_What to produce_. Every line below should be repeated exactly.

_Exercise data_.
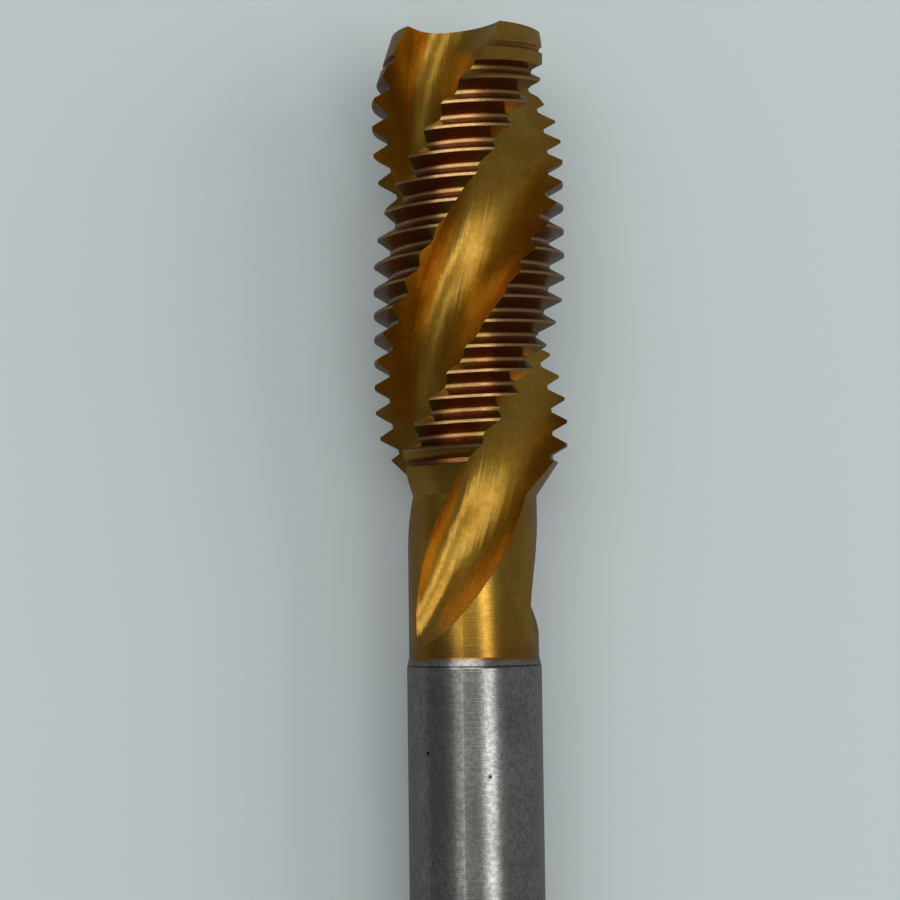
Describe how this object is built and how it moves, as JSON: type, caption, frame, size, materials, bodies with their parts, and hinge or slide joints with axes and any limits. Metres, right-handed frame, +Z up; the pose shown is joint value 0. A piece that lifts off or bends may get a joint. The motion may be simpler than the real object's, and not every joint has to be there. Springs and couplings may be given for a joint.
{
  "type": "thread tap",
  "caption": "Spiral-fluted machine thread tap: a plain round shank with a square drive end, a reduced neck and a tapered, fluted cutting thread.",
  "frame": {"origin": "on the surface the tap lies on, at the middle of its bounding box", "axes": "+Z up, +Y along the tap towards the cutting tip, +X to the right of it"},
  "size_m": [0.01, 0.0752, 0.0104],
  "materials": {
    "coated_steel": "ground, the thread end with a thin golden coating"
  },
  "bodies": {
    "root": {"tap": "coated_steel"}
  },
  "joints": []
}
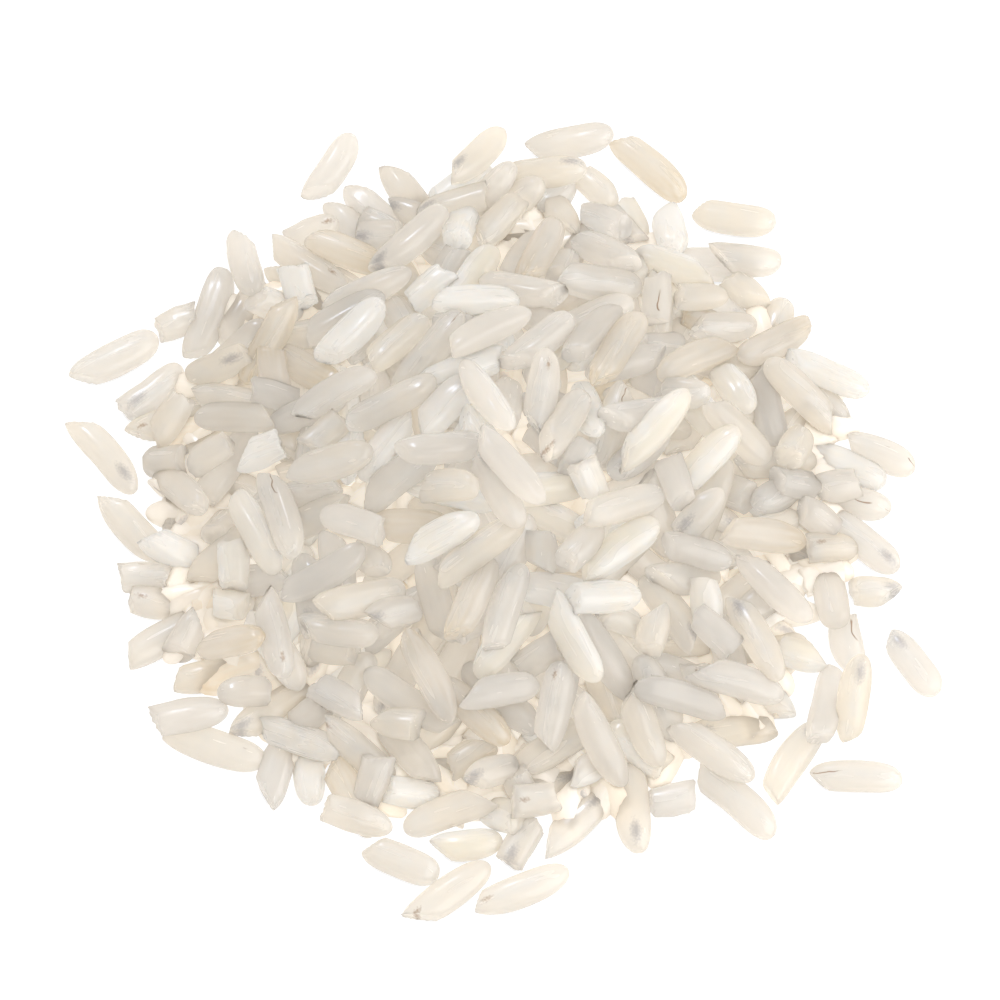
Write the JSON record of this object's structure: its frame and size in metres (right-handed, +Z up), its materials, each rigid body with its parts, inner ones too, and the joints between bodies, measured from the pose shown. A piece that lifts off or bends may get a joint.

_Expected output_.
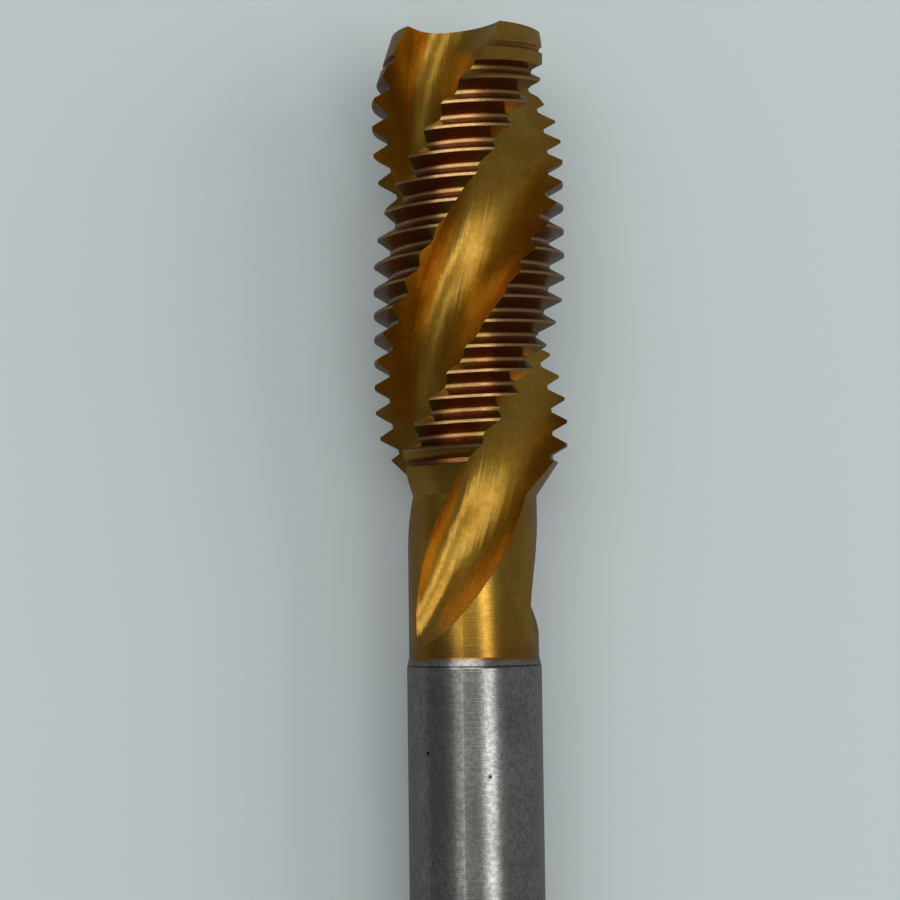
Describe how this object is built and how it moves, as JSON: type, caption, frame, size, materials, bodies with their parts, and hinge or slide joints with axes and any limits. Metres, right-handed frame, +Z up; the pose shown is joint value 0. A piece that lifts off or bends may get a joint. The motion may be simpler than the real object's, and not every joint has to be there. Springs and couplings may be given for a joint.
{
  "type": "thread tap",
  "caption": "Spiral-fluted machine thread tap: a plain round shank with a square drive end, a reduced neck and a tapered, fluted cutting thread.",
  "frame": {"origin": "on the surface the tap lies on, at the middle of its bounding box", "axes": "+Z up, +Y along the tap towards the cutting tip, +X to the right of it"},
  "size_m": [0.01, 0.0752, 0.0104],
  "materials": {
    "coated_steel": "ground, the thread end with a thin golden coating"
  },
  "bodies": {
    "root": {"tap": "coated_steel"}
  },
  "joints": []
}
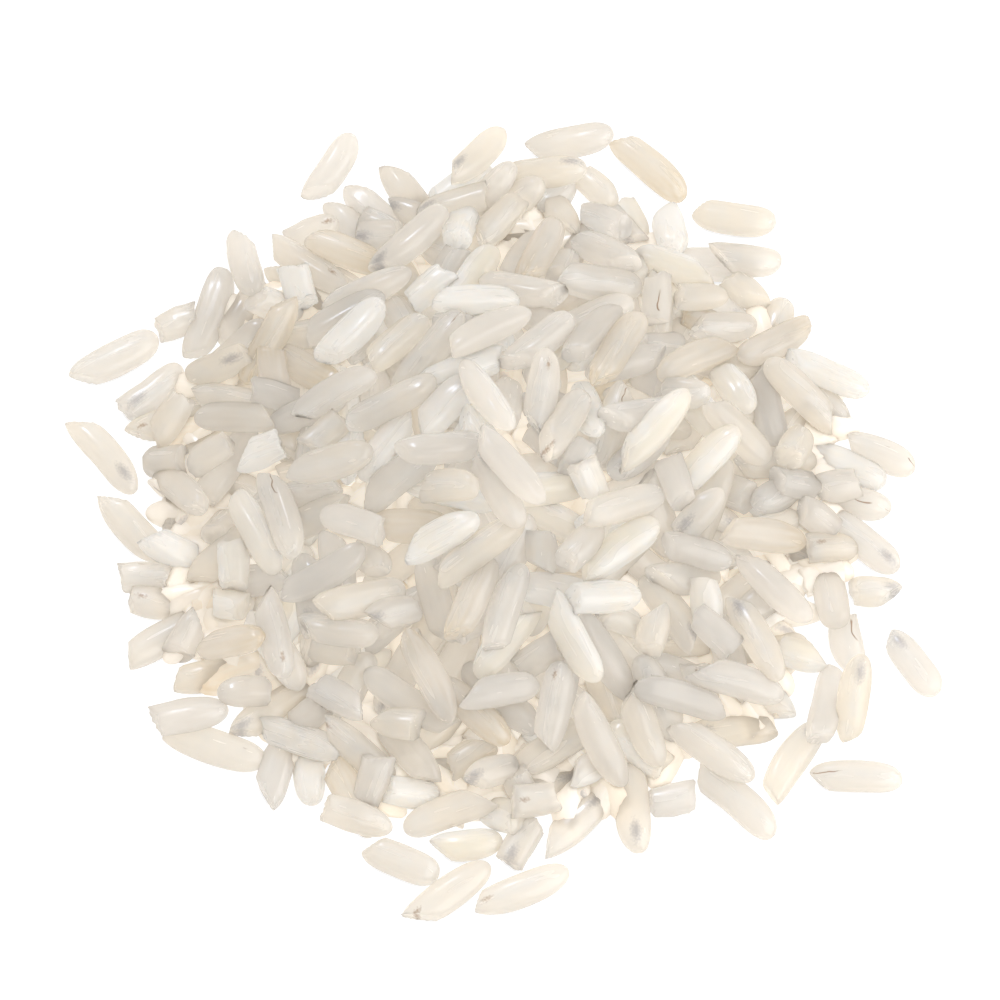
Write the JSON record of this object's structure: its frame and size in metres (right-handed, +Z up), its materials, each rigid body with its parts, inner ones too, and the joints between bodies, measured from the pose shown. A piece that lifts off or bends may get a joint.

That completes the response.